--- Dataset extract ---
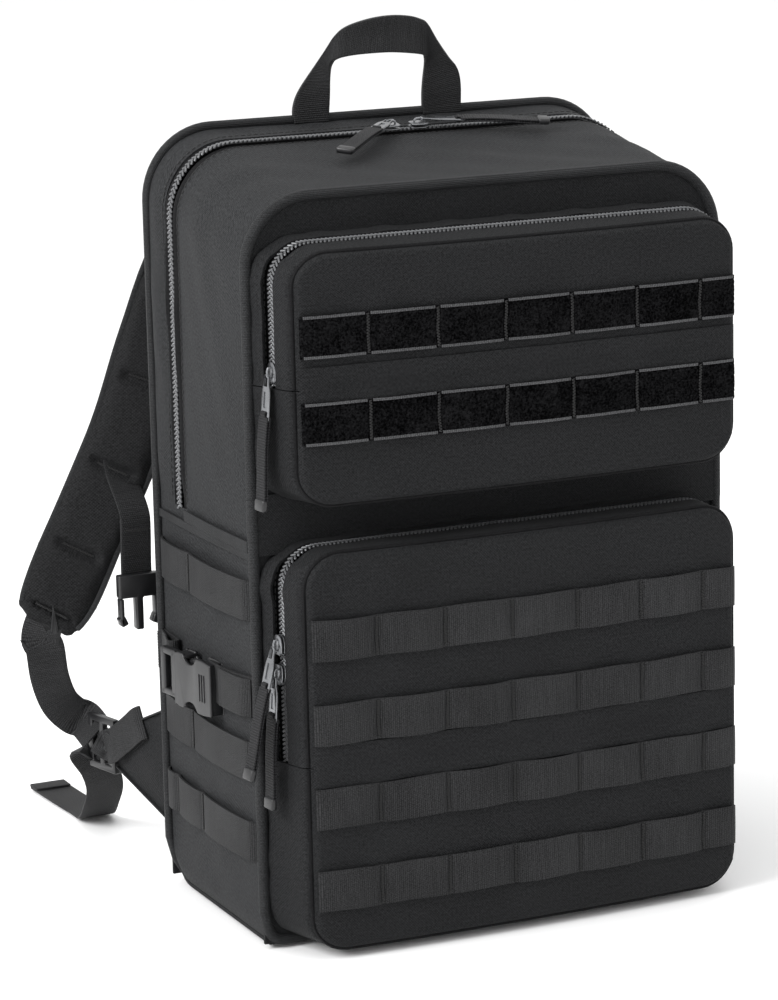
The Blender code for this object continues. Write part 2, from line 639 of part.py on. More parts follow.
def build_lock(side, flip):
    """Ladder lock: a frame with a middle bar, hinged in the loop at the wing's tip."""
    top, along, across, back = lock_frame()
    slot = (LOCK_LENGTH - 3 * LOCK_BAR) / 2
    inner = LOCK_WIDTH / 2 - LOCK_BAR
    outer = LOCK_WIDTH / 2
    levels = [0, LOCK_BAR, LOCK_BAR + slot, 2 * LOCK_BAR + slot, 2 * LOCK_BAR + 2 * slot, LOCK_LENGTH]
    columns = [-outer, -inner, inner, outer]
    points = [top + along * level + across * column + back * face
              for face in (-LOCK_THICKNESS / 2, LOCK_THICKNESS / 2) for level in levels for column in columns]
    faces, rows, cols = [], len(levels) - 1, len(columns) - 1
    solid = [[not (r in (1, 3) and c == 1) for c in range(cols)] for r in range(rows)]

    def index(layer, r, c):
        return (layer * len(levels) + r) * len(columns) + c

    for r in range(rows):
        for c in range(cols):
            if not solid[r][c]:
                continue
            for layer in (0, 1):
                faces.append((index(layer, r, c), index(layer, r, c + 1),
                              index(layer, r + 1, c + 1), index(layer, r + 1, c)))
            around = (((r - 1, c), (r, c), (r, c + 1)), ((r + 1, c), (r + 1, c), (r + 1, c + 1)),
                      ((r, c - 1), (r, c), (r + 1, c)), ((r, c + 1), (r, c + 1), (r + 1, c + 1)))
            for (nr, nc), a, b in around:
                if not (0 <= nr < rows and 0 <= nc < cols and solid[nr][nc]):
                    faces.append((index(0, *a), index(0, *b), index(1, *b), index(1, *a)))
    add_mesh("ladder_lock_" + side, "buckle_plastic", flip(points), faces, flip([top])[0])


def strap_along(name, route, width_vectors, flip, origin, steps=3):
    """Webbing through the route's points; its width follows the given directions."""
    points = smooth_path(route, steps)
    widths = smooth_path(width_vectors, steps)
    normals = []
    for i, point in enumerate(points):
        along = (points[min(i + 1, len(points) - 1)] - points[max(i - 1, 0)]).normalized()
        widths[i] = (widths[i] - along * widths[i].dot(along)).normalized() * STRAP_WEBBING / 2
        normals.append(along.cross(widths[i]).normalized())
    return add_strip(name, "webbing", flip(points), flip(widths), flip(normals), WEBBING_THICKNESS, origin)


def build_tail(side, flip):
    """Free end of the lower webbing, from the ladder lock down to the floor and back along it."""
    top, along, across, _ = lock_frame()
    end = top + along * (LOCK_LENGTH + TAIL_CLEARANCE)
    route = [(end.x - out, end.y + back, end.z * share) for out, back, share in TAIL_ROUTE]
    lying = Vector((1, 0, 0))
    widths = [across * 0.55 + lying * 0.8, across * 0.2 + lying] + [lying] * (len(TAIL_ROUTE) - 2)
    strap_along("strap_tail_" + side, route, widths, flip, flip([end])[0])


def build_lower_strap(side, flip, pivot):
    """Webbing from the pad's tip to the ladder lock; it swings with the pad."""
    tip, across, _, _ = pad_frames()[-1]
    start = tip + (tip - pad_frames()[-2][0]).normalized() * PAD_TO_STRAP
    top, along, upright, _ = lock_frame()
    end = top + along * (LOCK_LENGTH + TAIL_CLEARANCE) + upright * (LOCK_WIDTH / 3)
    route = [start]
    for share, bow_back, bow_down in LOWER_STRAP_BOW:
        route.append(start.lerp(end, share) + Vector((0, bow_back, -bow_down)))
    route.append(end)
    widths = [across.lerp(-upright - Vector((0.9, 0, 0)), i / (len(route) - 1)) for i in range(len(route))]
    route.insert(1, start + (tip - pad_frames()[-2][0]).normalized() * PAD_TO_STRAP)
    widths.insert(1, across)
    strap_along("lower_strap_" + side, route, widths, flip, pivot)


def build_wing(side, flip):
    """Sewn triangle that stands back from the lower back corner and holds the ladder lock."""
    seam_y, tip_y = BACK_Y + WEBBING_THICKNESS, BACK_Y + WING_REACH
    outline = [(seam_y, WING_SEAM_TOP), (tip_y, WING_HEIGHT + WING_TIP_HALF),
               (tip_y, WING_HEIGHT - WING_TIP_HALF), (seam_y, WING_SEAM_BOTTOM)]
    vertices = [(wing_x(y) + inwards, y, z) for inwards in (0, FABRIC) for y, z in outline]
    tip = (wing_x(tip_y), tip_y, WING_HEIGHT)
    add_mesh("strap_wing_" + side, "pack_fabric", flip(vertices), sweep_faces(2, 4), flip([tip])[0])


def build_chest(side, sign, flip):
    """Half of the chest strap, hanging from the pad, with its half of the side-release buckle."""
    x, y = -STRAP_ANCHOR_X - CHEST_FROM_ANCHOR, BACK_Y + CHEST_FROM_BACK
    top = BACK_HEIGHT * CHEST_HEIGHT_SHARE
    pivot = flip([(x, y, top)])[0]
    path = [(x, y, top), (x, y, top - CHEST_LENGTH)]
    widths = [(CHEST_WEBBING / 2, 0, 0)] * 2
    add_strip("chest_strap_" + side, "webbing", flip(path), flip(widths), [(0, -1, 0)] * 2,
              WEBBING_THICKNESS, pivot)
    low = top - CHEST_LENGTH - GAP
    middle_y = y - WEBBING_THICKNESS / 2
    if sign < 0:
        build_chest_plug(x, middle_y, low, pivot)
    else:
        build_chest_socket(-x, middle_y, low, pivot)


def build_chest_plug(x, y, top, pivot):
    half, thick = CHEST_PLUG_WIDTH / 2, CHEST_PLUG_THICKNESS / 2
    shoulder = top - CHEST_PLUG_LENGTH
    plug = add_box("chest_plug", "buckle_plastic", (x - half, y - thick, shoulder),
                   (x + half, y + thick, top), pivot)
    guide = helper_box("chest_plug_guide", (x - 0.0025, y - thick, shoulder - CHEST_PRONG_LENGTH - 0.002),
                       (x + 0.0025, y + thick, top - CHEST_PLUG_LENGTH / 2))
    boolean(plug, guide, "UNION")
    for label, s in (("inner", 1), ("outer", -1)):
        root_x = x + s * (half - CHEST_PRONG_WIDTH / 2 - GAP)
        add_box("chest_prong_" + label, "buckle_plastic",
                (root_x - CHEST_PRONG_WIDTH / 2, y - thick, shoulder - CHEST_PRONG_LENGTH),
                (root_x + CHEST_PRONG_WIDTH / 2, y + thick, shoulder - GAP), (root_x, y, shoulder))


def build_chest_socket(x, y, top, pivot):
    half, thick = CHEST_SOCKET_WIDTH / 2, CHEST_SOCKET_THICKNESS / 2
    windows = [((x + s * half - 0.003, y - thick - GAP, top - CHEST_SOCKET_LENGTH * 0.66),
                (x + s * half + 0.003, y + thick + GAP, top - CHEST_SOCKET_LENGTH * 0.33)) for s in (-1, 1)]
    add_window_box("chest_socket", "buckle_plastic", (x - half, y - thick, top - CHEST_SOCKET_LENGTH),
                   (x + half, y + thick, top), BUCKLE_WALL * 0.8, 2, windows, pivot)


def main():
    for old in list(bpy.data.objects):
        bpy.data.objects.remove(old, do_unlink=True)
    build_compartment()
    build_lid()
    build_pocket("lower", LOWER_POCKET_WIDTH, LOWER_POCKET_BOTTOM, LOWER_POCKET_TOP, LOWER_POCKET_DEPTH,
                 LOWER_FOLD_HEIGHT)
    build_pocket("upper", UPPER_POCKET_WIDTH, UPPER_POCKET_BOTTOM, UPPER_POCKET_TOP, UPPER_POCKET_DEPTH,
                 UPPER_FOLD_HEIGHT)
    build_rows()
    build_zip_hardware()
    build_handle()
    for side, sign in (("left", -1), ("right", 1)):
        build_compression(side, sign)
        build_shoulder(side, sign)


main()
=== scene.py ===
import contextlib
import json
import math
import random

import bpy
from mathutils import Matrix, Vector

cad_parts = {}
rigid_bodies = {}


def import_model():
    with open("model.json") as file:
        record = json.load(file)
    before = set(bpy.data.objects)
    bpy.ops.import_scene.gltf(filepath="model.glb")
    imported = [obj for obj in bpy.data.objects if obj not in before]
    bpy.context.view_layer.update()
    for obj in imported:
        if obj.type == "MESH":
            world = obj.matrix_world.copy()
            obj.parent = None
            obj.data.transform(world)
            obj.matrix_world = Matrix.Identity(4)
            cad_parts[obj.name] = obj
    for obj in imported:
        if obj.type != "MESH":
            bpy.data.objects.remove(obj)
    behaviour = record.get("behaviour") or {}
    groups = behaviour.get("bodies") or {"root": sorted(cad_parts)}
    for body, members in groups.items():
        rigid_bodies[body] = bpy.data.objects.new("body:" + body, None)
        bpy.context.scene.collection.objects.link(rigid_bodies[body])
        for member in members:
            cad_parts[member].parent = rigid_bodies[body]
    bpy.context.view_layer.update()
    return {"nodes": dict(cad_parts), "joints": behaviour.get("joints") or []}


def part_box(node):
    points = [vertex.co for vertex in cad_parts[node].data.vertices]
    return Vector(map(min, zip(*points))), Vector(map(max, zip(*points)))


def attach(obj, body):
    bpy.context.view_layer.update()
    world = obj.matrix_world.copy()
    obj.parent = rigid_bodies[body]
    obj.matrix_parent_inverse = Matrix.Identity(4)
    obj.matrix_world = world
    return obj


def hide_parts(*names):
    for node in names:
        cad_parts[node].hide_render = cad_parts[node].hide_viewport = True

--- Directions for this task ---
Output exactly the lines of the material above from the one containing "build_handle()" up to and including the one containing "bpy.context.scene.collection.objects.link(rigid_bodies[body])".

--- Answer for this exercise ---
    build_handle()
    for side, sign in (("left", -1), ("right", 1)):
        build_compression(side, sign)
        build_shoulder(side, sign)


main()
=== scene.py ===
import contextlib
import json
import math
import random

import bpy
from mathutils import Matrix, Vector

cad_parts = {}
rigid_bodies = {}


def import_model():
    with open("model.json") as file:
        record = json.load(file)
    before = set(bpy.data.objects)
    bpy.ops.import_scene.gltf(filepath="model.glb")
    imported = [obj for obj in bpy.data.objects if obj not in before]
    bpy.context.view_layer.update()
    for obj in imported:
        if obj.type == "MESH":
            world = obj.matrix_world.copy()
            obj.parent = None
            obj.data.transform(world)
            obj.matrix_world = Matrix.Identity(4)
            cad_parts[obj.name] = obj
    for obj in imported:
        if obj.type != "MESH":
            bpy.data.objects.remove(obj)
    behaviour = record.get("behaviour") or {}
    groups = behaviour.get("bodies") or {"root": sorted(cad_parts)}
    for body, members in groups.items():
        rigid_bodies[body] = bpy.data.objects.new("body:" + body, None)
        bpy.context.scene.collection.objects.link(rigid_bodies[body])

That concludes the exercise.